Des membres de cette association, nous ne savons que peu de choses. Vidéastes et photographes, « artisans et bricoleurs plus qu’artistes », ils se réunissent dans une colocation en 2016 et fondent Surveyor 1, du nom de la sonde de la NASA qui s’est posée sur la lune cinquante ans auparavant. Ils décident d’atterrir dans le quartier Saint-Jacques et s’allient avec les Nabuchodonosaurs qui occupent le lieu associatif baptisé Barnabu en haut de la rue Canterelle. Depuis, leur sonde métaphorique, Surveyor 1, va émettre sur les ondes radio et via internet en proposant des interviews et des débats sur le thème espace/espace urbain avec des intervenants et des animateurs. Le projet devait durer deux semaines. Victime de l’engouement qu’elle provoque, la radio ne s’arrêtera qu’en 2019.

En parallèle, et toujours au Barnabu, ils projettent La Soupe aux choux ou des documents sur le cosmonaute Gagarine, animent des ateliers cinéma, des activités liées à la photo et à la vidéo pour les enfants, ainsi que des sessions de thérapie basées sur l’enregistrement et l’écoute de sa voix pour les personnes souffrant de traumatismes crâniens.

Faire son cinéma

C’est à cette période que le collectif se lance dans la production de films. Après avoir vu leur premier court-métrage, des jeunes Biterrois présents sur des ateliers les approchent. Ils ont beaucoup aimé Les Naufragés de l’espèce et veulent réaliser leur propre film, en collaboration avec Surveyor 1. Ce sera R-Yo (pour Herriot, du nom du quartier face au Polygone), « écrit et joué par les gamins de la «cité rose». Deux ans de travail avec pour but de donner une meilleure image de leur lieu de vie ». Mission accomplie, et comment… Le court-métrage a aujourd’hui été visionné près d’un demi million de fois ! Une incroyable réussite pour un tournage amateur, avec très peu de moyens. Dans la foulée, et avec cette fois une équipe professionnelle, ils réalisent 2 Vez (pour Devèze). De ces expériences cinématographiques naissent des potentiels, des horizons. Depuis, ceux qui n’étaient au départ que trois jeunes néophytes ont mis un pied dans le monde du 7ème Art. Ils ont même obtenu un rôle dans le film Les Météorites de Romain Laguna. La magie ne s’arrête pas là puisque Zéa Duprez, à l’affiche du film, a été nommée aux César 2020 dans la catégorie « Actrice révélation » !

La Spire

Après ses nombreuses missions à Béziers et après avoir arpenté les villages et écoles de l’Hérault à bord d’une caravane-appareil photo, Surveyor 1 se décide à poser ses valises.
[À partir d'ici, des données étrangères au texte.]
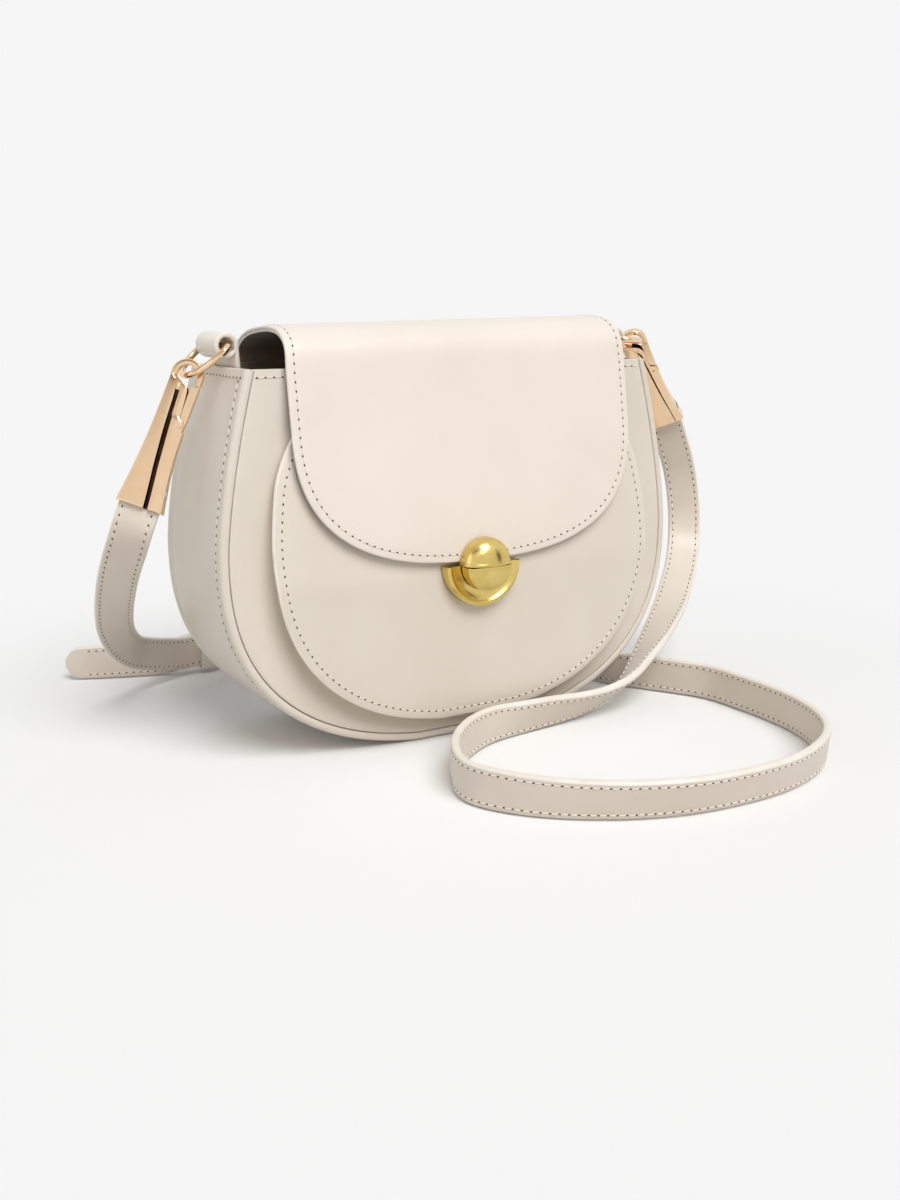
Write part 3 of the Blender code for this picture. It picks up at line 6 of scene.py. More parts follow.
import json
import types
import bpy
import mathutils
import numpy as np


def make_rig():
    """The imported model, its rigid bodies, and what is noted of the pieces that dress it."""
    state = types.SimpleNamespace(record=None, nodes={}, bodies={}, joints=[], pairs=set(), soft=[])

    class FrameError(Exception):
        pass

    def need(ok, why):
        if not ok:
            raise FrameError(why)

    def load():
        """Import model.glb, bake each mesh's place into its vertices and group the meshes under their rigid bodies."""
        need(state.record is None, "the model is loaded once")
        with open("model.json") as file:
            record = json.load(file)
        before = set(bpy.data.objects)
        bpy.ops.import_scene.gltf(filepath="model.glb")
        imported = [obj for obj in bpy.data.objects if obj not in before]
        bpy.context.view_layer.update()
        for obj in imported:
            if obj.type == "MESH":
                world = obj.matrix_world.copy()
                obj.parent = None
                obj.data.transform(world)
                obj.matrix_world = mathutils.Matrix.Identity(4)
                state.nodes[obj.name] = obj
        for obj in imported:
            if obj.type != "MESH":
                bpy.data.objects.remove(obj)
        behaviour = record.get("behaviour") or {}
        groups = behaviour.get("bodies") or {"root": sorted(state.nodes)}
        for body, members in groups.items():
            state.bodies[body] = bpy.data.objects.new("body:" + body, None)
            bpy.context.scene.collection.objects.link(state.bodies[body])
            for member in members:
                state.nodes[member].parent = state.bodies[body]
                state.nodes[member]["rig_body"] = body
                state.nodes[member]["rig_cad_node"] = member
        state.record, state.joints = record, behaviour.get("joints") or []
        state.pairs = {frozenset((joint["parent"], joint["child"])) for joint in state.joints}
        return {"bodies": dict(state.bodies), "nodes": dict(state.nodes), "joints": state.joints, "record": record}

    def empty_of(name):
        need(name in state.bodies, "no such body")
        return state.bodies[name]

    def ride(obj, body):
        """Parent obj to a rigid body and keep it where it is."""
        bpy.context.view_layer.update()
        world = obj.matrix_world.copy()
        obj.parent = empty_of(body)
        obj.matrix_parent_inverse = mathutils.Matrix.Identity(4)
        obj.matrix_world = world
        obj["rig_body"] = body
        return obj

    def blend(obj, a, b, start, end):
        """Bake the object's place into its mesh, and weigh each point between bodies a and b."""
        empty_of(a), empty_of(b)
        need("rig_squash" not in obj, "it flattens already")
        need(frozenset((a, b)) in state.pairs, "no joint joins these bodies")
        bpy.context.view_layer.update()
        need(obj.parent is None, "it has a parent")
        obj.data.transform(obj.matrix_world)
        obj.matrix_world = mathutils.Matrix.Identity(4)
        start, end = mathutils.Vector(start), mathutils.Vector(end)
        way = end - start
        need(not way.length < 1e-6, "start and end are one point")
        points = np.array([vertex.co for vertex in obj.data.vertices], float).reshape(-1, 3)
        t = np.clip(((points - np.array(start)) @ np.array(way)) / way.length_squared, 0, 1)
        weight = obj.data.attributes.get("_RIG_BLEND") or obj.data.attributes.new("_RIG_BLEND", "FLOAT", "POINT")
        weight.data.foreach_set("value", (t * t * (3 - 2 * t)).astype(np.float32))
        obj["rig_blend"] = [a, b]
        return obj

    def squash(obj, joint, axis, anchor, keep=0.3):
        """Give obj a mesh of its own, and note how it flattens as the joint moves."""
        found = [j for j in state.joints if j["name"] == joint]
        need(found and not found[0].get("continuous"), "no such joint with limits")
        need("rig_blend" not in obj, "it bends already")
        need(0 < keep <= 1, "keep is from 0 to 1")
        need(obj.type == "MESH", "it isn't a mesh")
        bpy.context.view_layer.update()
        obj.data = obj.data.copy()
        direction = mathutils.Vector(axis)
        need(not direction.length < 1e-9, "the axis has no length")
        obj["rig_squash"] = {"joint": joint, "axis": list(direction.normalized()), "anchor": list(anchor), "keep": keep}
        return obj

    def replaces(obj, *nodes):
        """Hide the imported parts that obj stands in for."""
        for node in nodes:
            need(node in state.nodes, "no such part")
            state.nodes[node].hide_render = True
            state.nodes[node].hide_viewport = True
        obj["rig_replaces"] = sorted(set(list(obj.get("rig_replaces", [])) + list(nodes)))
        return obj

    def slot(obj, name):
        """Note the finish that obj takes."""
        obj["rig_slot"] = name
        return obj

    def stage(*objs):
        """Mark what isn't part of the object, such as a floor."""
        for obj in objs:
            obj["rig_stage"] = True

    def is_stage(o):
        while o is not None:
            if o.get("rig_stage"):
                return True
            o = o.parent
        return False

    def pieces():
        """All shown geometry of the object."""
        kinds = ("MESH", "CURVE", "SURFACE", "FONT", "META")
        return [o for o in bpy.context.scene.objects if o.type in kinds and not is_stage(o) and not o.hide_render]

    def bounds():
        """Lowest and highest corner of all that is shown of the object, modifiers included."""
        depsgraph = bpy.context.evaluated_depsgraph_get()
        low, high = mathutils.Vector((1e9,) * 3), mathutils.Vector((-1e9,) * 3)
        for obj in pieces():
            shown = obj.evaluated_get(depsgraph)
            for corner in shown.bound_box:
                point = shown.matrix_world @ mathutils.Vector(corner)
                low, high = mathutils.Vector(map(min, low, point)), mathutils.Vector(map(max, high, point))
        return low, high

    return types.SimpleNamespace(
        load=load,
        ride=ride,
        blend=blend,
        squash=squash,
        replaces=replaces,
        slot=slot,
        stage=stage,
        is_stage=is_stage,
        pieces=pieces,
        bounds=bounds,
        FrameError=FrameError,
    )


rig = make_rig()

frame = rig.load()

import json
import logging
import math
from bisect import bisect_right
from dataclasses import dataclass, field
from enum import Enum
from itertools import accumulate
from pathlib import Path
from typing import Callable, Collection, Optional, Sequence

import bmesh
import bpy
from mathutils import Matrix, Vector

MM = 0.001
WELD = 0.000002
X_AXIS, Y_AXIS, Z_AXIS = Vector((1.0, 0.0, 0.0)), Vector((0.0, 1.0, 0.0)), Vector((0.0, 0.0, 1.0))
log = logging.getLogger("bag")
Mesh = bmesh.types.BMesh
Socket = bpy.types.NodeSocket
Flat = tuple[float, float]
Triple = tuple[float, float, float]
Frame = tuple[Vector, Vector, Vector]
PathPoint = tuple[Vector, Vector]
Surface = Callable[[float, float], PathPoint]


class Side(Enum):
    """Which end of the bag a fitting belongs to."""

    LEFT = -1
    RIGHT = 1

    @property
    def word(self) -> str:
        """The side's name as the CAD nodes spell it."""
        return self.name.lower()


# Finishes --------------------


def linear(code: str) -> tuple[float, float, float, float]:
    """Turn an sRGB hex code into a linear colour.

    Args:
        code: six hex digits.
    Returns:
        Red, green, blue and alpha, as the shader reads them.
    """
    values = [int(code[i:i + 2], 16) / 255 for i in (0, 2, 4)]
    tones = [v / 12.92 if v <= 0.04045 else ((v + 0.055) / 1.055) ** 2.4 for v in values]
    return (*tones, 1.0)


def add_node(
    tree: bpy.types.NodeTree, kind: str, settings: Optional[dict] = None, inputs: Optional[dict] = None
) -> bpy.types.Node:
    """Add one node with its settings, values and links.

    Args:
        tree: the material's node tree.
        kind: the node's type.
        settings: properties of the node itself.
        inputs: for each input, a value or the socket that feeds it.
    Returns:
        The new node.
    """
    node = tree.nodes.new(kind)
    for name, value in (settings or {}).items():
        setattr(node, name, value)
    for name, value in (inputs or {}).items():
        if isinstance(value, Socket):
            tree.links.new(value, node.inputs[name])
        else:
            node.inputs[name].default_value = value
    return node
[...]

Ils louent avenue Clemenceau les locaux d’une banque désaffectée et lancent de grands travaux en 2020. « Nous voulions avoir un lieu qui puisse regrouper nos espaces de travail personnel et, dans le même temps recevoir du public, des adhérents, sur des ateliers, des expos, des projections, toutes sortes d’événements ». Petit tour du propriétaire : porte de sécurité et bureaux vitrés dans leur jus, hall d’accueil transformé en hall d’exposition, salle des coffres sans fenêtre devenue chambre noire du laboratoire photo, grand garage dédié au montage vidéo analogique et numérique. Outre un petit coin sérigraphie, le reste de la surface est réservé à la réception du public pour des projections ou des ateliers.

« Nous voulons proposer aux adhérents plus que des événements et des expositions. L’idée est qu’ils s’investissent dans la pratique de la photo et de la vidéo, qu’ils découvrent en produisant, en maniant le matériel, en passant de la conception d’un boitier photo aux techniques de bases de la photographie, jusqu’au développement ».

En effet tout est là : agrandisseur, projecteur, film argentique, caméra,sans oublier les spires qui servent à plonger les pellicules dans les bains révélateurs.

« On pratique le bricolage artisanal avec des techniques expérimentales qu’on peut réaliser chez soi avec très peu de moyens comme le développement au caffénol, le sténopé, ou la remise en service d’appareils jetables utilisés. » L’association récupère d’ailleurs appareils, films, pellicules, papier, et autres pochettes de vinyles pour ses différents projets à venir.

Des projets qu’ils ont choisi de mener à Béziers et pas ailleurs. « Chacun de nous a vécu des expériences mitigées dans les grosses villes comme Marseille ou Londres. À Béziers, on est sur une autre planète. Il y a tout à faire, il y a du potentiel et des gens intéressés, des jeunes qui ont envie de se bouger. En créant, en se rencontrant, en organisant, tu as l’impression de faire quelque chose qui compte pour la ville. » 

Ce n’est pas qu’une impression. Voilà cinq ans que Surveyor 1 est un acteur culturel de Béziers et de ses quartiers populaires, cinq ans que le collectif tisse un lien humain fait d’art, d’aventures et de belles idées. On attend la suite avec impatience.